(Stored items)
'''

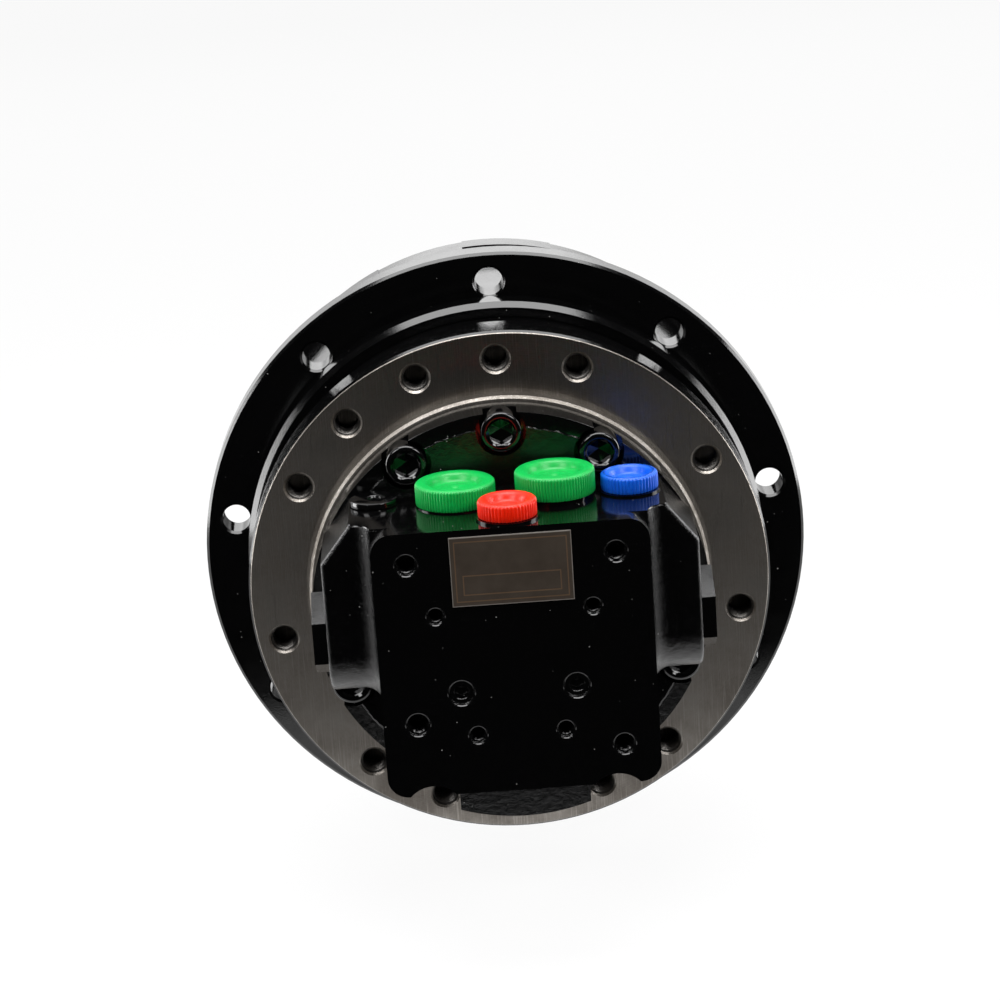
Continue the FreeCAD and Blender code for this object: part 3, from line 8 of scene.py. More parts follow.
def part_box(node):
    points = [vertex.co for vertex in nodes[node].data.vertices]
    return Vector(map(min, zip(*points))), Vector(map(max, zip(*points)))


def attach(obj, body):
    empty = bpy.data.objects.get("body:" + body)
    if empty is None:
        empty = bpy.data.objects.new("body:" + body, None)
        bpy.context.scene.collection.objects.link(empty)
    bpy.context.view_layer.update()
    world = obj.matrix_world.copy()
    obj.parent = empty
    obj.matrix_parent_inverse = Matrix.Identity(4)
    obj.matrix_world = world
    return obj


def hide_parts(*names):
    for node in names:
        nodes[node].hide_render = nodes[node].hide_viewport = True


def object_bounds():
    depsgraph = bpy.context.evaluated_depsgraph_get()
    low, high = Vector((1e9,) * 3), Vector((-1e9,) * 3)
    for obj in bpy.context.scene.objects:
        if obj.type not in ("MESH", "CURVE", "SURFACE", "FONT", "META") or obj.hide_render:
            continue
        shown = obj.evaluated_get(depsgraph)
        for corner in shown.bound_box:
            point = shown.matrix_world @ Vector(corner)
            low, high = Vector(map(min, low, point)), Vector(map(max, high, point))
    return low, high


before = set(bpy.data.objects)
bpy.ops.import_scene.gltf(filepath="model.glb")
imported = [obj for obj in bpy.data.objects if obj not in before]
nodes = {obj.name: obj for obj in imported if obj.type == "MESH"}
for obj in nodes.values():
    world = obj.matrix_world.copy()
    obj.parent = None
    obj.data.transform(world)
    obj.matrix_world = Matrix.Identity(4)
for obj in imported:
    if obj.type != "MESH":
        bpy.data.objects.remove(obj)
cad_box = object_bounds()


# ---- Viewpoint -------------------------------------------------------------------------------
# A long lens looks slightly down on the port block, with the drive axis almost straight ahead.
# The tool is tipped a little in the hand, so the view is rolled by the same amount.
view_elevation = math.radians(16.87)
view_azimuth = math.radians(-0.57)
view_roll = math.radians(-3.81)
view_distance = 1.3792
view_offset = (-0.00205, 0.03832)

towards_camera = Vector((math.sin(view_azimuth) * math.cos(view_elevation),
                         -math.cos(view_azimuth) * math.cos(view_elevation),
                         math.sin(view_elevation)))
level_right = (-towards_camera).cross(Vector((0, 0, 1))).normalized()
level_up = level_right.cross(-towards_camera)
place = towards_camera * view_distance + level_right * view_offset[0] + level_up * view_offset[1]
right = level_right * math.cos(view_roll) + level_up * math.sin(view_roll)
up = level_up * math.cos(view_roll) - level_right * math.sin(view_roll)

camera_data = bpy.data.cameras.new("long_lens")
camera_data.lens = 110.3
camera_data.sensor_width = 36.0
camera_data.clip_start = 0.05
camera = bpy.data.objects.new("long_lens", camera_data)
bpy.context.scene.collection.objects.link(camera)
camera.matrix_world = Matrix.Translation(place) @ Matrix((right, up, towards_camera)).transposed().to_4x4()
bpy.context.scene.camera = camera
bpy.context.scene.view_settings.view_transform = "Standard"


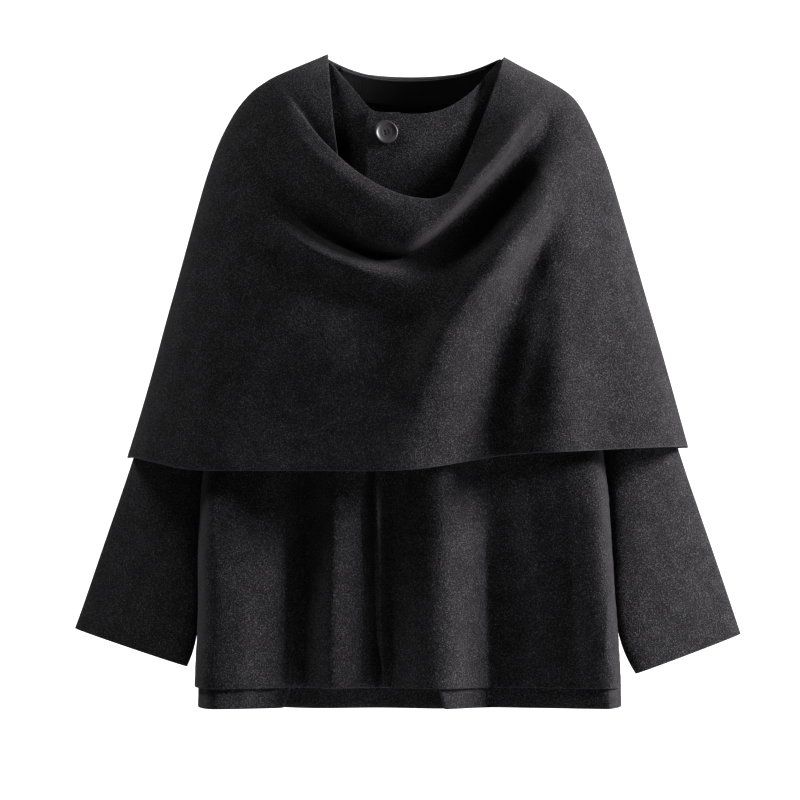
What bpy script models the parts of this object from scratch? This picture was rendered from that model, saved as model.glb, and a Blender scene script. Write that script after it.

'''

Goal
Return the lines above exactly, keeping every word.

Exercise answer
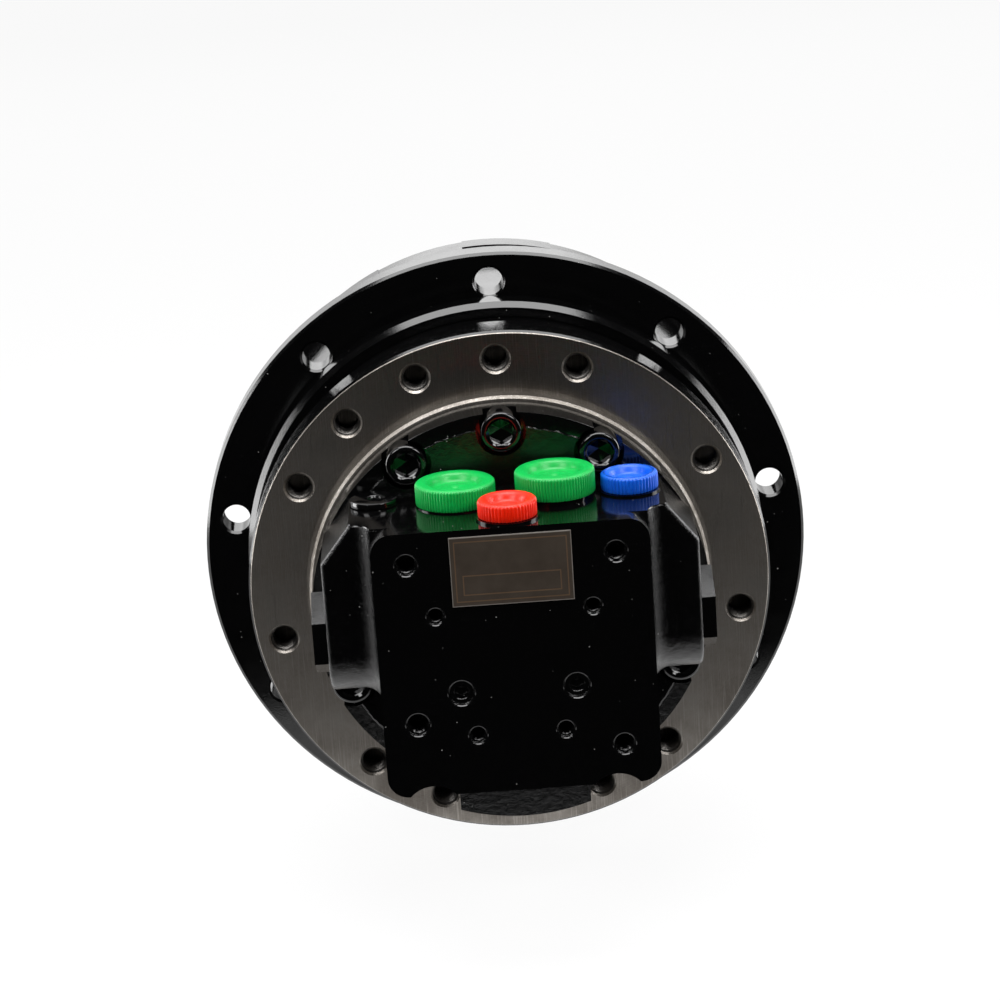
Continue the FreeCAD and Blender code for this object: part 3, from line 8 of scene.py. More parts follow.
def part_box(node):
    points = [vertex.co for vertex in nodes[node].data.vertices]
    return Vector(map(min, zip(*points))), Vector(map(max, zip(*points)))


def attach(obj, body):
    empty = bpy.data.objects.get("body:" + body)
    if empty is None:
        empty = bpy.data.objects.new("body:" + body, None)
        bpy.context.scene.collection.objects.link(empty)
    bpy.context.view_layer.update()
    world = obj.matrix_world.copy()
    obj.parent = empty
    obj.matrix_parent_inverse = Matrix.Identity(4)
    obj.matrix_world = world
    return obj


def hide_parts(*names):
    for node in names:
        nodes[node].hide_render = nodes[node].hide_viewport = True


def object_bounds():
    depsgraph = bpy.context.evaluated_depsgraph_get()
    low, high = Vector((1e9,) * 3), Vector((-1e9,) * 3)
    for obj in bpy.context.scene.objects:
        if obj.type not in ("MESH", "CURVE", "SURFACE", "FONT", "META") or obj.hide_render:
            continue
        shown = obj.evaluated_get(depsgraph)
        for corner in shown.bound_box:
            point = shown.matrix_world @ Vector(corner)
            low, high = Vector(map(min, low, point)), Vector(map(max, high, point))
    return low, high


before = set(bpy.data.objects)
bpy.ops.import_scene.gltf(filepath="model.glb")
imported = [obj for obj in bpy.data.objects if obj not in before]
nodes = {obj.name: obj for obj in imported if obj.type == "MESH"}
for obj in nodes.values():
    world = obj.matrix_world.copy()
    obj.parent = None
    obj.data.transform(world)
    obj.matrix_world = Matrix.Identity(4)
for obj in imported:
    if obj.type != "MESH":
        bpy.data.objects.remove(obj)
cad_box = object_bounds()


# ---- Viewpoint -------------------------------------------------------------------------------
# A long lens looks slightly down on the port block, with the drive axis almost straight ahead.
# The tool is tipped a little in the hand, so the view is rolled by the same amount.
view_elevation = math.radians(16.87)
view_azimuth = math.radians(-0.57)
view_roll = math.radians(-3.81)
view_distance = 1.3792
view_offset = (-0.00205, 0.03832)

towards_camera = Vector((math.sin(view_azimuth) * math.cos(view_elevation),
                         -math.cos(view_azimuth) * math.cos(view_elevation),
                         math.sin(view_elevation)))
level_right = (-towards_camera).cross(Vector((0, 0, 1))).normalized()
level_up = level_right.cross(-towards_camera)
place = towards_camera * view_distance + level_right * view_offset[0] + level_up * view_offset[1]
right = level_right * math.cos(view_roll) + level_up * math.sin(view_roll)
up = level_up * math.cos(view_roll) - level_right * math.sin(view_roll)

camera_data = bpy.data.cameras.new("long_lens")
camera_data.lens = 110.3
camera_data.sensor_width = 36.0
camera_data.clip_start = 0.05
camera = bpy.data.objects.new("long_lens", camera_data)
bpy.context.scene.collection.objects.link(camera)
camera.matrix_world = Matrix.Translation(place) @ Matrix((right, up, towards_camera)).transposed().to_4x4()
bpy.context.scene.camera = camera
bpy.context.scene.view_settings.view_transform = "Standard"


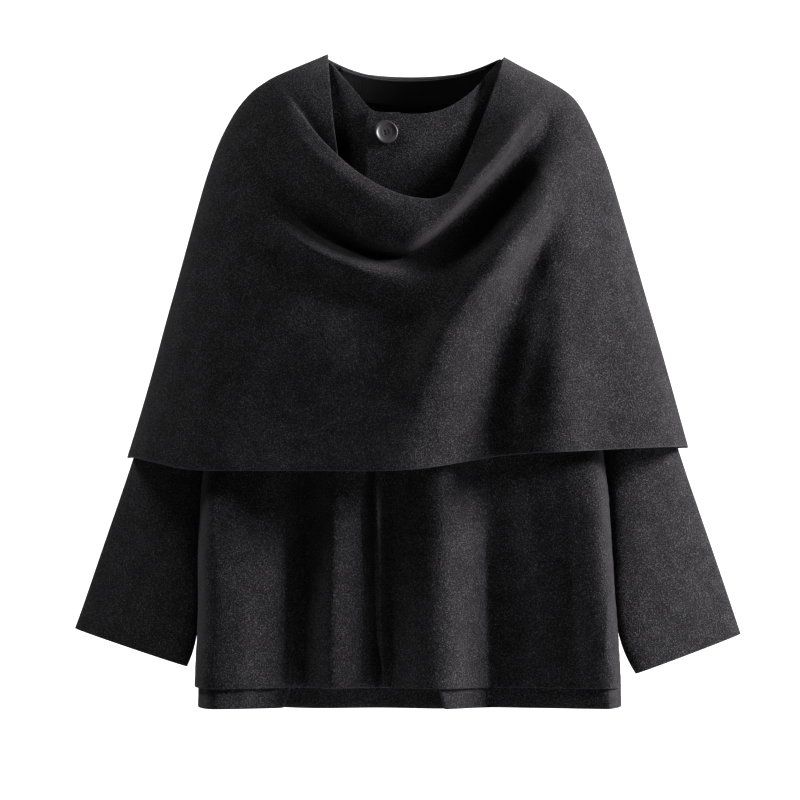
What bpy script models the parts of this object from scratch? This picture was rendered from that model, saved as model.glb, and a Blender scene script. Write that script after it.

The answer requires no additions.